Written in the summer, 2011
I'm just going to have a bit of a rant here. You don't have to read it.
About a month and a half ago I applied for a mentorship program with a local arts group. TheArts are known for open-mindedness and an ability to embrace differences.
I feel as though the arts has decided that their work with inclusion and recognition is finished. Aboriginal artists are recognized, and programming and financial grants abound. GBLT artists and visible minorities have also found support. There is now support for new immigrants as well. What I do not see working is any real understanding and support for artists with disabilities. I feel as though we are the minority of all minorities. We can be any colour, culture, religion, political leaning, sexuality, economic level, gender, etc. and yet despite the breadth of who can be a person with a disability (anyone and anytime) we remain a very complicated niche minority of invisibility combined with the undisguised stares of society.
I received an email today telling me that I had not been chosen to be mentored by a senior artist. This was my third application in five years, so when I read at the bottom of the email that I was "encouraged to apply again", I just sighed and thought, fuck.
I don't know if applicants are weeded out before the committee of mentors review the applications. I would like to know. I would also like to know why I have been unsuccessful in my applications. I would like to know why the board that I am on has been unsuccessful so often in our applications of support (as a group of artists with disabilities).
If one more person running an arts council suggests that professional artists with disabilities should be applying for a health care structured arts program I will spit. I'm not looking for art as therapy.
I just want to know that I am working on a level playing field, but I'm not. I work my ass off. I have given up so much of my personal time in order to make things better in my province, but really, I'm preaching to the choir.
I'm tired of giving and not getting and I don't want someone to tell me today that hopefully soon I will be offering to mentor someone. I want to be mentored right now. I WANT. I am not ready to be all fucking rosie about what my career may be couple of years from now. I am tired of waiting for everything. Today I am bitter and angry and tired and frankly I am allowed to be feel those things sometimes. Telling people to think on the positive side can be incredibly patronizing and is not the best response when people are upset. At least that's the case for me. First I need to grieve or sit with my disappointment before I am ready to look on the bright side.
I have volunteered for almost two decades for one thing or another. One time I did manage to get a couple of contracts, after volunteering for a few months. But at this point I have given and given and I am tired. I actually feel kind of stupid for ever thinking that if I just kept giving that I might in return find myself on the receiving end of something good.
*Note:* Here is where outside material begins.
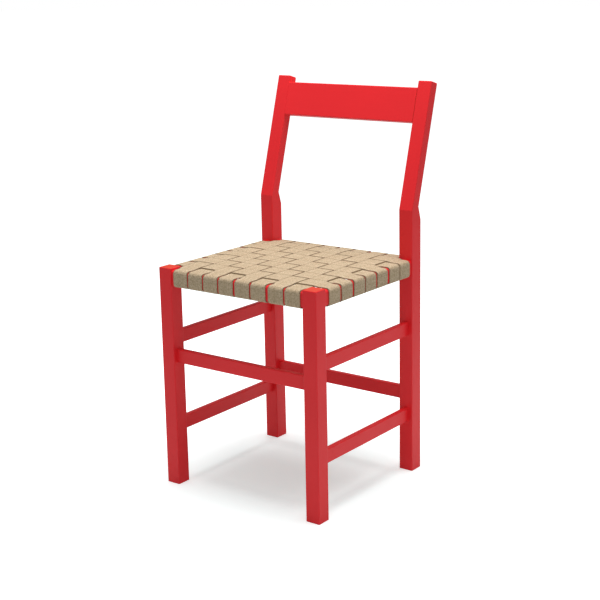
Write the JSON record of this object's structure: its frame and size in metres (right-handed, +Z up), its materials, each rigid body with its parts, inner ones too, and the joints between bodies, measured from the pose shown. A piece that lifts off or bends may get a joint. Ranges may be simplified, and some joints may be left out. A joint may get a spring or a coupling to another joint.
{
  "type": "wooden side chair with a woven webbing seat",
  "caption": "Upright armless wooden chair with straight square legs, stretchers, leaning back posts joined by a flat board, and a seat of plain-woven flat webbing.",
  "frame": {"origin": "on the floor, below the middle of the chair's overall width and depth", "axes": "+Z up, +Y to the back of the chair, +X across the seat, to the right for someone facing the back board"},
  "size_m": [0.394, 0.4323, 0.8185],
  "materials": {
    "red_lacquer": "red paint with a satin sheen",
    "linen_webbing": "undyed woven tape, matt"
  },
  "bodies": {
    "root": {"front_leg_left": "red_lacquer", "front_leg_right": "red_lacquer", "rear_leg_left": "red_lacquer", "rear_leg_right": "red_lacquer", "seat_rail_front": "red_lacquer", "seat_rail_rear": "red_lacquer", "seat_rail_left": "red_lacquer", "seat_rail_right": "red_lacquer", "stretcher_front": "red_lacquer", "stretcher_rear": "red_lacquer", "stretcher_left_upper": "red_lacquer", "stretcher_left_lower": "red_lacquer", "stretcher_right_upper": "red_lacquer", "stretcher_right_lower": "red_lacquer", "back_board": "red_lacquer", "webbing_lengthwise_1": "linen_webbing", "webbing_lengthwise_2": "linen_webbing", "webbing_lengthwise_3": "linen_webbing", "webbing_lengthwise_4": "linen_webbing", "webbing_lengthwise_5": "linen_webbing", "webbing_lengthwise_6": "linen_webbing", "webbing_lengthwise_7": "linen_webbing", "webbing_lengthwise_8": "linen_webbing", "webbing_crosswise_1": "linen_webbing", "webbing_crosswise_2": "linen_webbing", "webbing_crosswise_3": "linen_webbing", "webbing_crosswise_4": "linen_webbing", "webbing_crosswise_5": "linen_webbing", "webbing_crosswise_6": "linen_webbing", "webbing_crosswise_7": "linen_webbing"}
  },
  "joints": []
}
Right now I kind of hate the happy people that tell me to be positive, or to just look forward to better times. Would the people giving me that kind of advice please put up their hands. Now keep up your hands if you were you born with a disability or have a disability now? Have you had your human rights ignored over and over again because of your disability? Have you, like me, never had a permanent job? Put up your hands if you've earned more than $24,000.00 dollars in a year. I'll have to keep my hand down for that one. Did you have babies that you couldn't carry around on your own and so you feared that social services would swoop in as soon as the public health nurse came for her first home visit to check up on "mom and baby"? Did your father in law tell you to only have one child because your mother was already helping so much, when in reality your mother works five days a week, lives in a different neighborhood and doesn't have a drivers license?
I hate that I couldn't get a fine art degree when I went to university. I was financially supported by the provincial government and but they would not support me in the pursuit of a fine arts degree (it was "not a viable career".) I feel cheated.
So here I am 23 years later, a professional-emerging artist. The taste of irony is bitter.